= Work to complete =
Reproduce precisely the lines between the start of the data below and the line with "# Holder of the nearly used roll", both included.

## start Data section

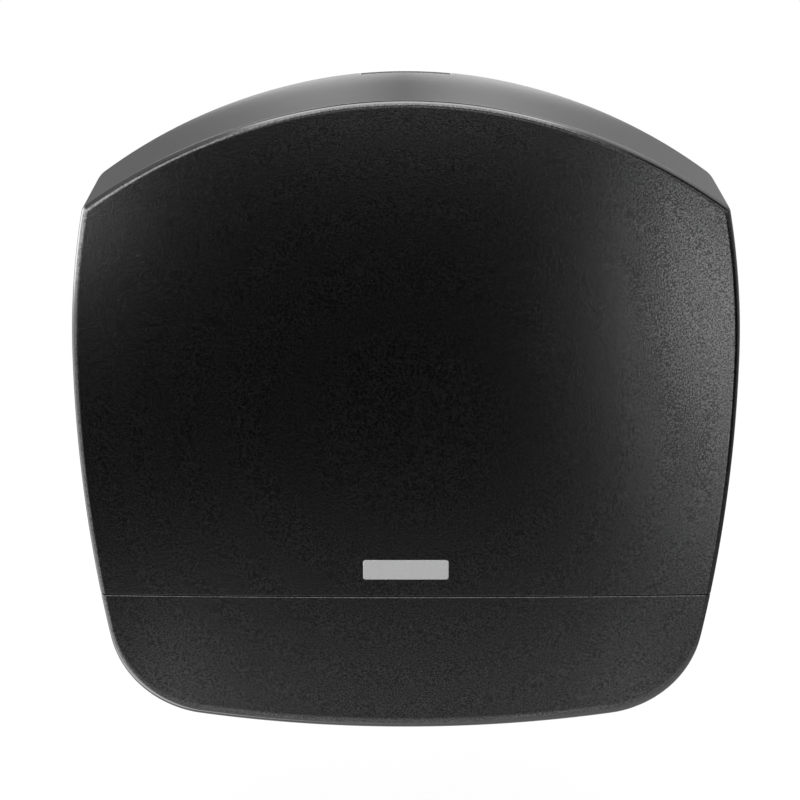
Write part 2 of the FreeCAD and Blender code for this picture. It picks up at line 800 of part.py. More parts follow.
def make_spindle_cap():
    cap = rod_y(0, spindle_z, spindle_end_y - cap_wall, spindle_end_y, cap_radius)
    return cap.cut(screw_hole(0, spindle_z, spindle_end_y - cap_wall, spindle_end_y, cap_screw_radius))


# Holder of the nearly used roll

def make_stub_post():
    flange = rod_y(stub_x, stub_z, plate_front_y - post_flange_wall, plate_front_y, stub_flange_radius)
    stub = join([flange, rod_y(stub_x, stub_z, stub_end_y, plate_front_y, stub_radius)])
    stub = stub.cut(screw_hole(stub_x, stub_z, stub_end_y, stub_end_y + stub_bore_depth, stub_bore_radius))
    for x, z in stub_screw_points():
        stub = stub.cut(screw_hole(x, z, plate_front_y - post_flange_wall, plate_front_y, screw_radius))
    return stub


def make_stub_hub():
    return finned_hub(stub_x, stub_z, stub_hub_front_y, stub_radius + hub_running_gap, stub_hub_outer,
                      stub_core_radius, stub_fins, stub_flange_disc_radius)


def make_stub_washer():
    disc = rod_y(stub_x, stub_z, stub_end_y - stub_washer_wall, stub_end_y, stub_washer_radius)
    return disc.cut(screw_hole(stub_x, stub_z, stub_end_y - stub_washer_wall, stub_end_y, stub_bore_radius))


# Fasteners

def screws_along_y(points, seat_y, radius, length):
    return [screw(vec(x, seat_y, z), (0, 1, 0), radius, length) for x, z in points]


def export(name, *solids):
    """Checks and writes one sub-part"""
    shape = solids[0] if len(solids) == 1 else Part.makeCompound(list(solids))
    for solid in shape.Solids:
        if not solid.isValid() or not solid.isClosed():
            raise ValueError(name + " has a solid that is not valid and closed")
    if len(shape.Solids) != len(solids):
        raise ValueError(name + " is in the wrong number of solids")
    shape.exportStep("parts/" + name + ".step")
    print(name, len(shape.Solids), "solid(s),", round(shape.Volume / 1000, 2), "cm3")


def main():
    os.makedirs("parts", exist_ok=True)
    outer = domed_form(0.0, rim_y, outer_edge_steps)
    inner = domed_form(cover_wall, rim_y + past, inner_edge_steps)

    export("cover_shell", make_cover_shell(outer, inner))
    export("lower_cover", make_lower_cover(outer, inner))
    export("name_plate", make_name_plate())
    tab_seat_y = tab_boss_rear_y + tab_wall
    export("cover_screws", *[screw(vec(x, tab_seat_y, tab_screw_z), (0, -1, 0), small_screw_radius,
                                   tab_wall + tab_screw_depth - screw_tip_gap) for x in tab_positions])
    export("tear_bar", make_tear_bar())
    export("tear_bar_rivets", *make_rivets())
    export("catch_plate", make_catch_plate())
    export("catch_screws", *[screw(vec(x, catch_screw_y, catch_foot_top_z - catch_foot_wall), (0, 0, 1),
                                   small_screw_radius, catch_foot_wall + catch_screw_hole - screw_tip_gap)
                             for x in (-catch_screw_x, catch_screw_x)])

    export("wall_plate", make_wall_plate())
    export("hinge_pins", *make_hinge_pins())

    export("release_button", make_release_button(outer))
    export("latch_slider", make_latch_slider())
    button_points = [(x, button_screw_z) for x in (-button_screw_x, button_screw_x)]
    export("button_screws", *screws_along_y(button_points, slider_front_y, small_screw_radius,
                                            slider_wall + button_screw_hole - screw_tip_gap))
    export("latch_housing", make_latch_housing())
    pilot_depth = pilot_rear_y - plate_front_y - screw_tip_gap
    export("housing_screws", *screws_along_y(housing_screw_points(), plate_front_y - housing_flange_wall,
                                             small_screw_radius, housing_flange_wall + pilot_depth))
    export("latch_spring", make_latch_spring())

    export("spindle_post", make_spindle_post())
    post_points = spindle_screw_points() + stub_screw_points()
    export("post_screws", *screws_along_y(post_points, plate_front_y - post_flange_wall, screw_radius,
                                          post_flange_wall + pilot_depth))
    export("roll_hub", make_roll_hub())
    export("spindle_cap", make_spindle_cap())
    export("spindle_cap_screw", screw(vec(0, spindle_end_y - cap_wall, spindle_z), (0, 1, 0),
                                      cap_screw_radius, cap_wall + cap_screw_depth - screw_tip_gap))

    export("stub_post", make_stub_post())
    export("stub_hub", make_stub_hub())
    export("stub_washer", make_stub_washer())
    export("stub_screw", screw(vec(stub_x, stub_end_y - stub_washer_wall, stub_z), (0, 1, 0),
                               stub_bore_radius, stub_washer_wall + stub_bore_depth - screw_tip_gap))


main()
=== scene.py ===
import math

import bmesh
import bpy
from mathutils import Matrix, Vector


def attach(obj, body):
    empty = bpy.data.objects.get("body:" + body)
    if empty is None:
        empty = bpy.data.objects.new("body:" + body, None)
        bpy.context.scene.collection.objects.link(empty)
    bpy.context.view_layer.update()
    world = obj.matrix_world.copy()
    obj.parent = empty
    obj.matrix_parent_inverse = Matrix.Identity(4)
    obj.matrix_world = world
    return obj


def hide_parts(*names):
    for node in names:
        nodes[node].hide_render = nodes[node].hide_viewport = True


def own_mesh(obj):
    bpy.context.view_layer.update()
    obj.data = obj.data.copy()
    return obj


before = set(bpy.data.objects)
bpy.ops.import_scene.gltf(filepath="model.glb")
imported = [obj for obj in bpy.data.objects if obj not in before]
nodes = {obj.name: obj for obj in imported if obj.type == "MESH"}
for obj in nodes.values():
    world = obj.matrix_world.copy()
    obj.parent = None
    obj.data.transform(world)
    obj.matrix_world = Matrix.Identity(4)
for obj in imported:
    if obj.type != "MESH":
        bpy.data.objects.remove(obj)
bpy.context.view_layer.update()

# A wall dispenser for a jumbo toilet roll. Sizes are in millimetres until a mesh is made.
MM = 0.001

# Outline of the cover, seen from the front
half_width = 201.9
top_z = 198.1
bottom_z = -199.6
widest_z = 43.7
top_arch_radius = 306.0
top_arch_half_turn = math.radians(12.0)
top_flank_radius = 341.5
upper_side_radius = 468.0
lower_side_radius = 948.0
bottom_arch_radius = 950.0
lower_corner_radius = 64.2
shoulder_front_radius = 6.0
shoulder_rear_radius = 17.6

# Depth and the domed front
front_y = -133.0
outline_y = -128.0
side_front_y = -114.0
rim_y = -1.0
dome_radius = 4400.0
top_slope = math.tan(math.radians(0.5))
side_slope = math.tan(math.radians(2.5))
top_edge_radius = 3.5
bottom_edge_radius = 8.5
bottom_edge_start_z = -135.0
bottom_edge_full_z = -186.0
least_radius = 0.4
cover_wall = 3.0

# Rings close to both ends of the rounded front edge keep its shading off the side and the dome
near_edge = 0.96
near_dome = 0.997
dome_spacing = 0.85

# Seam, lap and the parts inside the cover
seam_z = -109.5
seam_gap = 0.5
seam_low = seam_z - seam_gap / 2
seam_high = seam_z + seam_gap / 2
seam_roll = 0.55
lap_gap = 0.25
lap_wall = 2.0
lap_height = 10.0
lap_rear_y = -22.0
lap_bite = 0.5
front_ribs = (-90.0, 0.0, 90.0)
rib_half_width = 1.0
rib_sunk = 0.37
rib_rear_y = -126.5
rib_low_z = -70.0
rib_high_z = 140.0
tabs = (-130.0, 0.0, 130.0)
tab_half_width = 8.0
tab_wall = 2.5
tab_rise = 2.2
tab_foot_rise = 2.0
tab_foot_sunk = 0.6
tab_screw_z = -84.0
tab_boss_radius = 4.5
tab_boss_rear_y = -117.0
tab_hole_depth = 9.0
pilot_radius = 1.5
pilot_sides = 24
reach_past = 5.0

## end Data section

= Solution below =
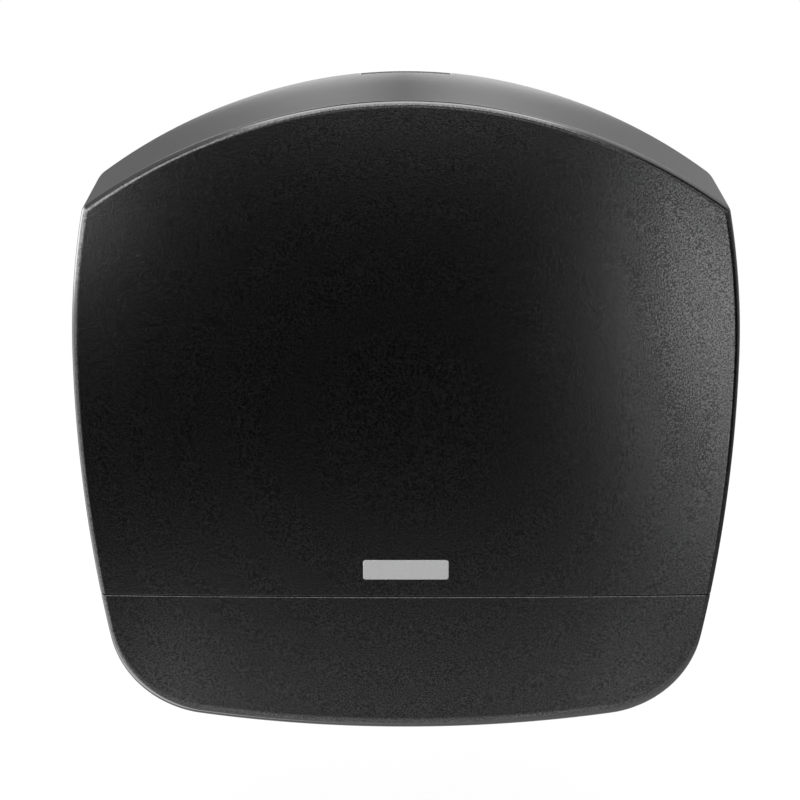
Write part 2 of the FreeCAD and Blender code for this picture. It picks up at line 800 of part.py. More parts follow.
def make_spindle_cap():
    cap = rod_y(0, spindle_z, spindle_end_y - cap_wall, spindle_end_y, cap_radius)
    return cap.cut(screw_hole(0, spindle_z, spindle_end_y - cap_wall, spindle_end_y, cap_screw_radius))


# Holder of the nearly used roll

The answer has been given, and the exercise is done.